EXERCISE TASK: Every line below must be reproduced exactly. Copy them all.
* Begin *
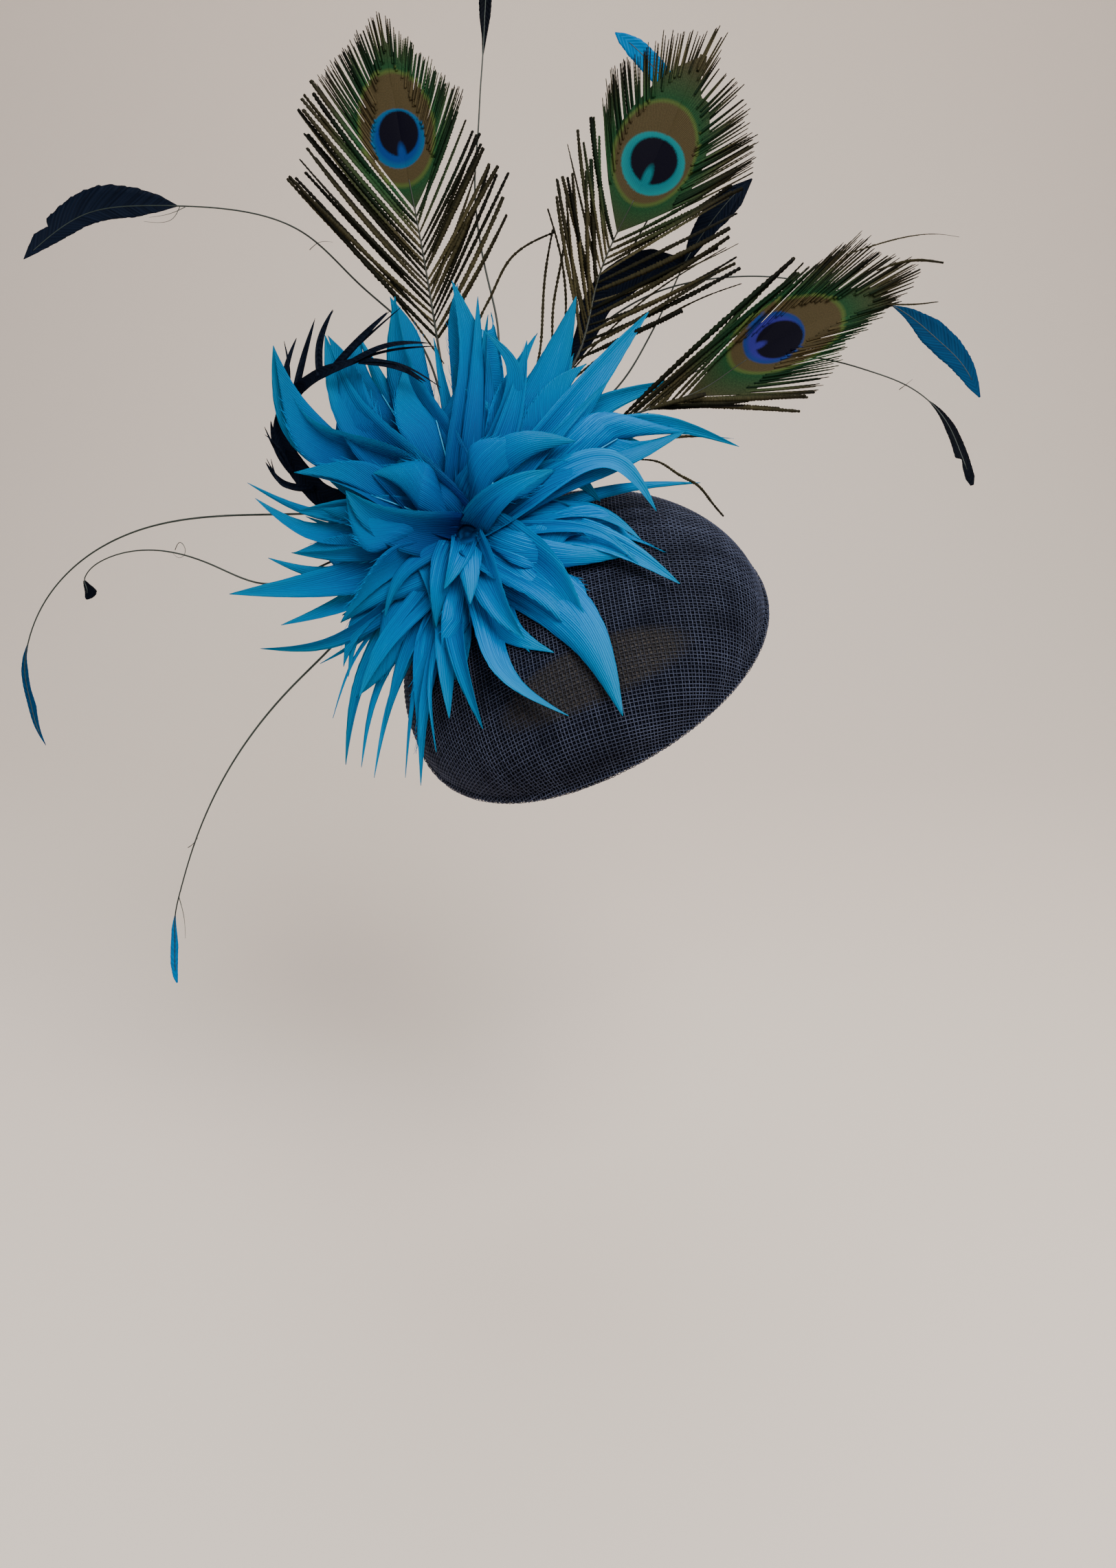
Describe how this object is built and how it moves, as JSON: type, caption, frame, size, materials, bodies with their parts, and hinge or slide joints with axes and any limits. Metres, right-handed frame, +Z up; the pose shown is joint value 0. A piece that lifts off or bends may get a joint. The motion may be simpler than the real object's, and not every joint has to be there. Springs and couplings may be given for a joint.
{
  "type": "fascinator",
  "caption": "Fascinator: a domed round base of stiffened straw cloth with a comb inside, a curled blue feather flower, peacock eye feathers and stripped feathers on bare quills.",
  "frame": {"origin": "centre of the plane of the base's rim, where the worn fascinator sits on the head", "axes": "as worn: +Z up, +X the wearer's left as the front view shows it, +Y from the viewer to the back; the base is tipped 35.6 degrees toward the wearer's right side and front"},
  "size_m": [0.3805, 0.1716, 0.3734],
  "materials": {
    "navy_straw": "open woven straw cloth, stiffened, semi-matt",
    "comb_plastic": "moulded, satin",
    "blue_feather": "dyed goose feather, soft sheen",
    "teal_feather": "dyed stripped feather, soft sheen",
    "navy_feather": "dyed stripped feather, soft sheen",
    "peacock_feather": "natural iridescent peacock feather"
  },
  "bodies": {
    "root": {"base_shell": "navy_straw", "dark_feather": "navy_feather", "feather_flower": "blue_feather", "hair_comb": "comb_plastic", "peacock_feather_1": "peacock_feather", "peacock_feather_2": "peacock_feather", "peacock_feather_3": "peacock_feather", "spiked_feather": "navy_feather", "stripped_feather_1": "navy_feather", "stripped_feather_2": "navy_feather", "stripped_feather_3": "teal_feather", "stripped_feather_4": "navy_feather", "stripped_feather_5": "teal_feather", "stripped_feather_6": "navy_feather", "stripped_feather_7": "teal_feather", "stripped_feather_8": "navy_feather", "stripped_feather_9": "teal_feather"}
  },
  "joints": []
}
* End *
ANSWER TO THE EXERCISE:
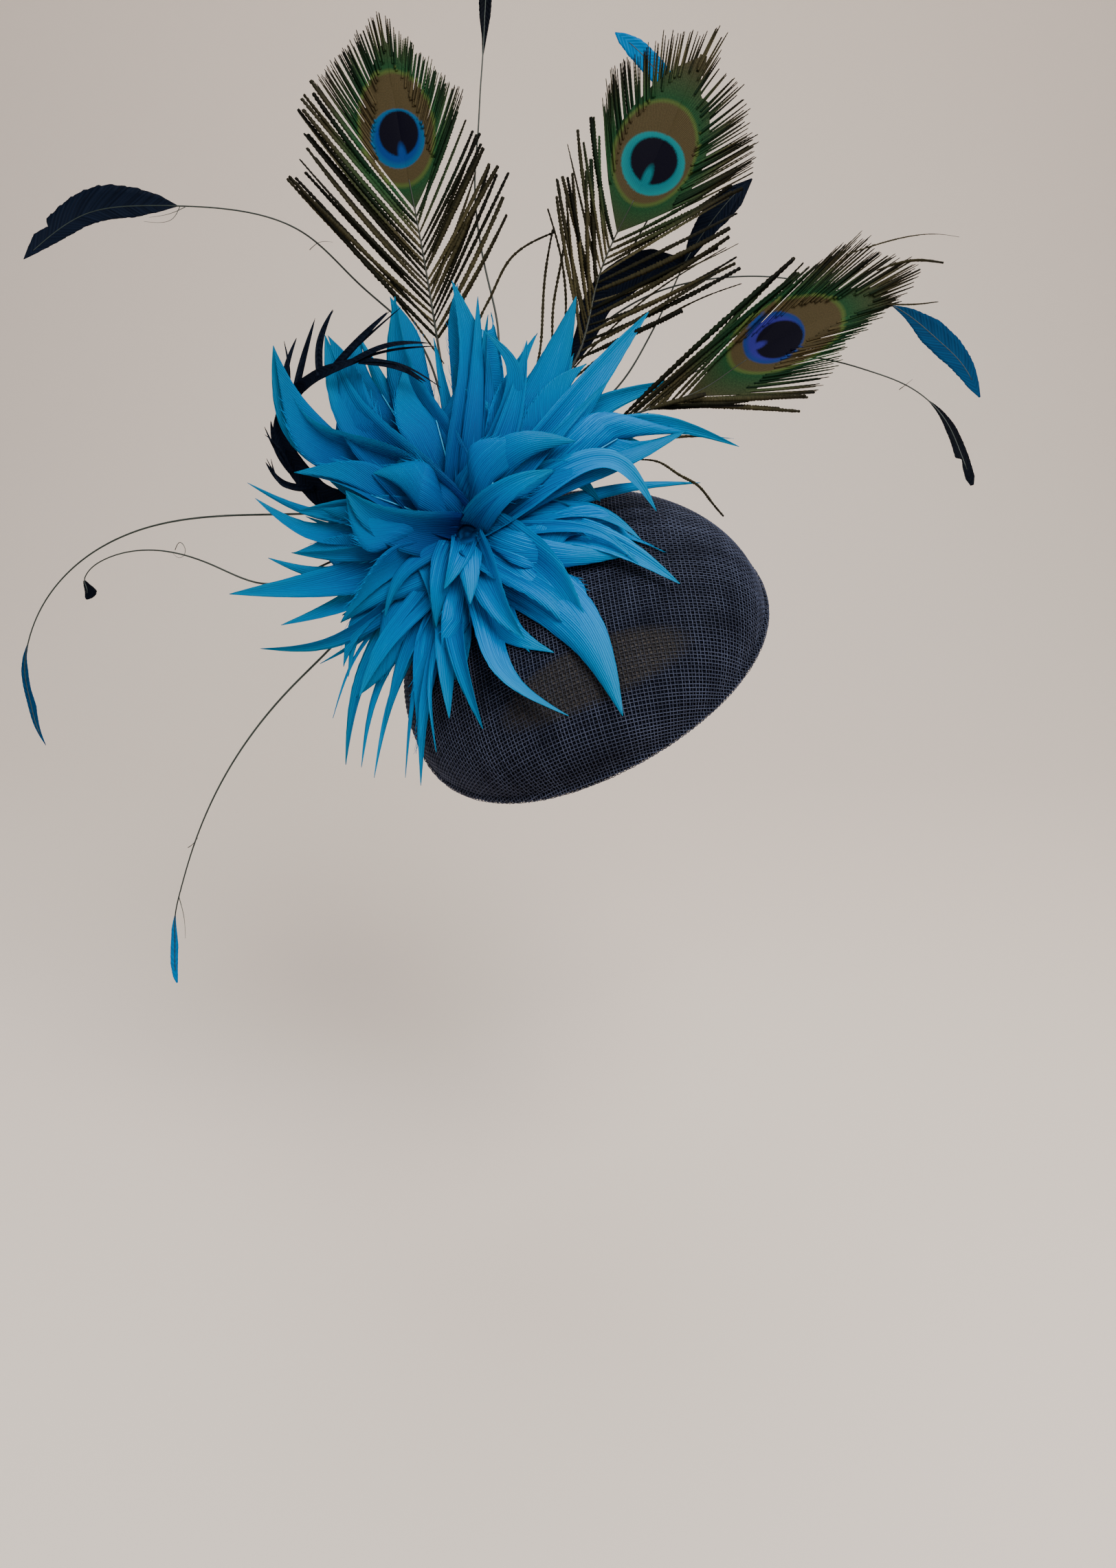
Describe how this object is built and how it moves, as JSON: type, caption, frame, size, materials, bodies with their parts, and hinge or slide joints with axes and any limits. Metres, right-handed frame, +Z up; the pose shown is joint value 0. A piece that lifts off or bends may get a joint. The motion may be simpler than the real object's, and not every joint has to be there. Springs and couplings may be given for a joint.
{
  "type": "fascinator",
  "caption": "Fascinator: a domed round base of stiffened straw cloth with a comb inside, a curled blue feather flower, peacock eye feathers and stripped feathers on bare quills.",
  "frame": {"origin": "centre of the plane of the base's rim, where the worn fascinator sits on the head", "axes": "as worn: +Z up, +X the wearer's left as the front view shows it, +Y from the viewer to the back; the base is tipped 35.6 degrees toward the wearer's right side and front"},
  "size_m": [0.3805, 0.1716, 0.3734],
  "materials": {
    "navy_straw": "open woven straw cloth, stiffened, semi-matt",
    "comb_plastic": "moulded, satin",
    "blue_feather": "dyed goose feather, soft sheen",
    "teal_feather": "dyed stripped feather, soft sheen",
    "navy_feather": "dyed stripped feather, soft sheen",
    "peacock_feather": "natural iridescent peacock feather"
  },
  "bodies": {
    "root": {"base_shell": "navy_straw", "dark_feather": "navy_feather", "feather_flower": "blue_feather", "hair_comb": "comb_plastic", "peacock_feather_1": "peacock_feather", "peacock_feather_2": "peacock_feather", "peacock_feather_3": "peacock_feather", "spiked_feather": "navy_feather", "stripped_feather_1": "navy_feather", "stripped_feather_2": "navy_feather", "stripped_feather_3": "teal_feather", "stripped_feather_4": "navy_feather", "stripped_feather_5": "teal_feather", "stripped_feather_6": "navy_feather", "stripped_feather_7": "teal_feather", "stripped_feather_8": "navy_feather", "stripped_feather_9": "teal_feather"}
  },
  "joints": []
}